The newly established Bid Protest Committee (BPC) now has three cases to deliberate on as Guyana Beverages Inc (GBI), has joined Demerara Distillers Limited (DDL) in protesting the award for the supply of juices to the Ministry of Education’s distribution programme.

The BPC received its first protest, from the Cevons Waste Management Group, shortly after its establishment in July of this year, on the grounds that a $221M contract for the management and maintenance of the Haags Bosch landfill on the East Bank Demerara had been improperly awarded to Puran Brothers Disposal Inc.

Representative of Guyana Beverages Inc, Mark Pelting, whose company supplies the Fruta Kool Kidz brand of juice, told Stabroek News yesterday that his company has now also submitted a formal protest on the juice supply and delivery contract award.  “We are also challenging this award.

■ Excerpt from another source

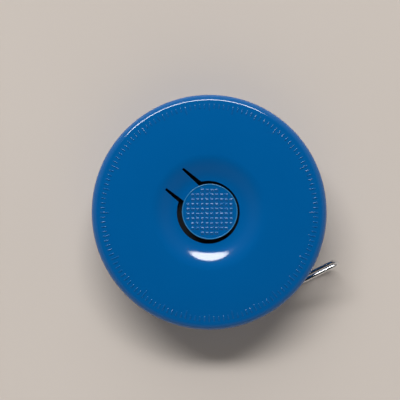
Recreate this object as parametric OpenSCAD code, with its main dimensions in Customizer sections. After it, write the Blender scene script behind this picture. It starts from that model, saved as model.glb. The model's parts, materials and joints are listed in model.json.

We feel too, that we have been unjustly disqualified and we want them to explain to us why”.

The contract that GBI and DDL are protesting is an award that went to the Suriname company, Caribbean International Distributors Inc (CIDI), a subsidiary of Rudisa, for the supply and distribution of boxed juices for national distribution under the Ministry of Education’s (MOE) National School Feeding Programme.

Four bids were submitted for the contract, on May 24th of this year, when the National Procurement and Tender Administration Board (NPTAB) opened tenders at its Main and Urquhart streets office, Georgetown.

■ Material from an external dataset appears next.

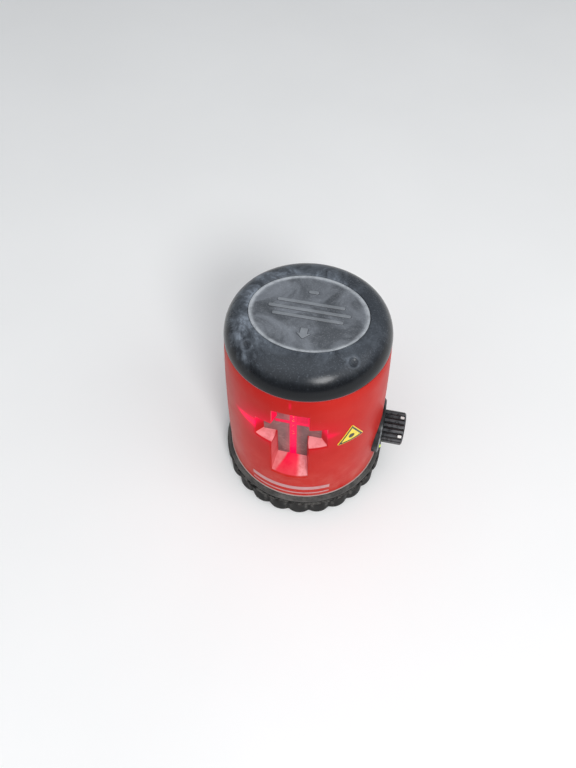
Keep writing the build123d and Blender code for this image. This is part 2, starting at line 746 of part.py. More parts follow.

The table below reflects the companies that tendered for the contract and their respective amounts.

20160929table

DDL produces Topco juices locally and Guyana Beverages Inc. is the distributor for the Fruta Kool Kidz juices which are made in Trinidad.

DDL had written to the government after the company lost the bid to supply juices, the first time since the former People’s Progressive Party/Civic government replaced milk with juices back in 2010, under the National School Feeding Programme. The programme allowed for each child to receive one box of juice along with seven biscuits, as a mid-morning snack.

‘Explain methodology’
The GBI representative told Stabroek News yesterday  that when the company became aware that it lost the bid to the third highest dollar bidder it decided to protest as not only was their bid low but they met every other technical and administrative requirement.

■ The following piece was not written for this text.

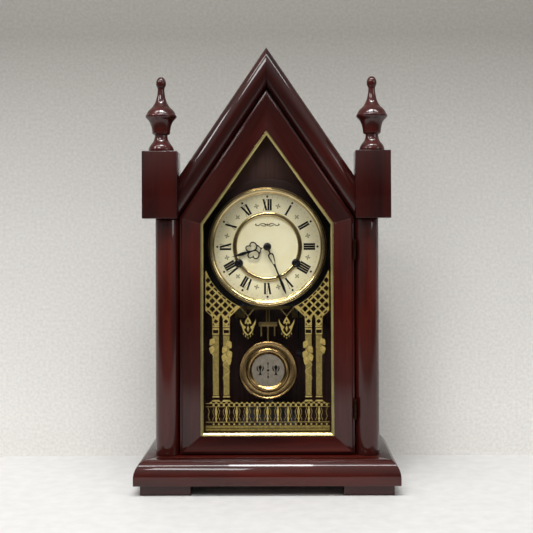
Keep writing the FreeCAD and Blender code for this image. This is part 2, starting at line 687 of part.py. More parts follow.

The NPTAB has always stressed that the lowest dollar bid does not automatically mean the lowest responsive bid, as it checks also for a serious of other requirements in its evaluation of tenders. These requirements include, but are not limited to, National Insurance Scheme (NIS) compliance, Guyana Revenue Authority Compliance (GRA), experience in the tendered field and pending litigations.

It is for this reason that Pelting stressed that he is confident that his company met all the requirements. “Our product, Kool Kidz, complies with everything asked for. We satisfied price requirement also because we were the second lowest bid,” Pelting said.

A statement from the government last week said that in the case of the contract for the supply of the boxed juices, a recommendation was made by the NPTAB  to have the contract awarded to the third highest bidder (Rudisa) as it had satisfied all the technical and administrative requirements. Cabinet subsequently offered its no-objection to the recommendation and the contract was awarded accordingly.

It further noted that Cabinet was advised that the lowest bidder (DDL) was not recommended for the contract in view of issues with past performance dating back to 2012.

“Further, the second lowest bid (Guyana Beverages) did not meet a technical requirement of 25% natural juice content in each box after tests conducted by the Food and Drug Department,” it added.

But a shocked Pelting said that he wants government to explain what method of scientific testing was done and how it was determined that their product did not meet the required natural juice content, when the same product is sold in every region and undergoes rigorous testing in Trinidad and Tobago to meet standards claimed. “In our opinion we met every requirement that tender asked for…for them to say we are not meeting that minimum amount I don’t understand. We are kindly asking an explanation of what kind of tests were done. Was it done on all the products and so on? We need to know these things because we carry a good product,” he asserted.

DDL has said that it made its protest and it awaits word on a hearing from the BPC as it is ready to defend its product.